【银河麒麟高级服务器操作系统】服务器外挂存储ioerror分析及处理分享

更多银河麒麟操作系统产品及技术讨论,欢迎加入银河麒麟操作系统官方论坛

forum.kylinos.cn

了解更多银河麒麟操作系统全新产品,请点击访问

麒麟软件产品专区:product.kylinos.cn

开发者专区:developer.kylinos.cn

文档中心:document.kylinos.cn

服务器环境以及配置

|------|--------------|---------------------------------------------------------------|
| 系统环境 | 物理机/虚拟机/云/容器 | 物理机 |
| 网络环境 | 外网/私有网络/无网络 | 私有网络 |
| 硬件环境 | 处理器: | S2500 |
| 硬件环境 | 内存: | 512GB |
| 硬件环境 | 机器型号 | 擎天EF860 |
| 硬件环境 | 整机类型/架构: | arm64 |
| 硬件环境 | BIOS版本: | Great Wall BIOS V3.0 |
| 软件环境 | 具体操作系统版本 | 银河麒麟高级服务器操作系统 Kylin Linux Advanced Server release V10 (Lance) |
| 软件环境 | 内核版本 | 4.19.90-52.30.v2207.ky10.aarch64 |

现象描述

服务器巡检告显示有io error,需要进行分析。

现象分析

查看磁盘存储情况

根据串口日志,报IO Error错误的是dm-4和dm-5磁盘设备,对应的是/dev/mpathxsky02blk01和/dev/mpathxsky02blk02两块多路径盘。

分析串口日志

查看串口日志,系统出现过三次I/O error相关的报错,第一次导致系统发生了hung task,后面两次出现IO error报错后便出现了shutdown相关的日志打印。

分析第一次出现 I/O error

日志中多次出现print_req_error: I/O error, dev sdb和print_req_error: I/O error, dev sdc的错误。这表明设备sdb和sdc发生了I/O错误。另外,日志中还出现了rejecting I/O to offline device的消息(例如:sd 3:0:0:1: rejecting I/O to offline device),这通常意味着设备已经离线,无法再进行I/O操作。这些I/O错误可能是由于硬盘故障、连接问题(例如,SATA线缆故障)或控制器问题引起的。

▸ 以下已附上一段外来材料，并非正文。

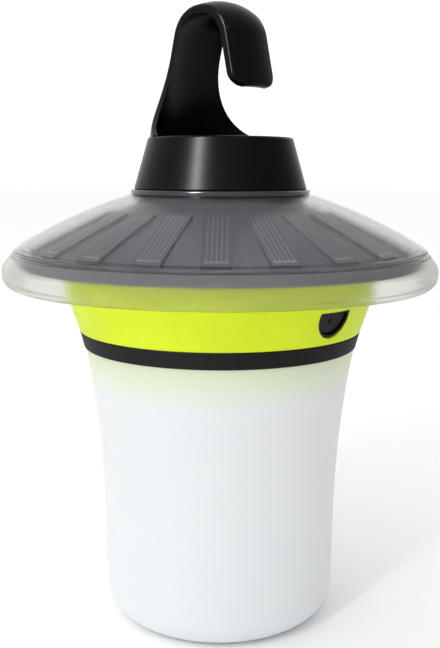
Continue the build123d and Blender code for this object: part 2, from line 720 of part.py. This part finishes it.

日志中有多个任务被报告为挂起超过1200秒,如xfsaild/dm-4和containerd。这些任务的挂起是由于无法完成的磁盘I/O请求导致的,因为设备已经离线或不可用。出现了任务挂起(通常和无法访问存储设备相关),导致最后内核触发了恐慌(Kernel panic - not syncing: hung_task: blocked tasks)。

sdb和sdc设备应该对应sd 3:0:0:0和sd 3:0:0:1,查看当前收集的sosreport中的lsscsi命令,由于相隔的时间太过久远,没有3:0:0:0和3:0:0:1相关的设备,变为了5:0:0:0和5:0:0:1。后续也未再出现过rejecting I/O to offline device,问题应该已经修复。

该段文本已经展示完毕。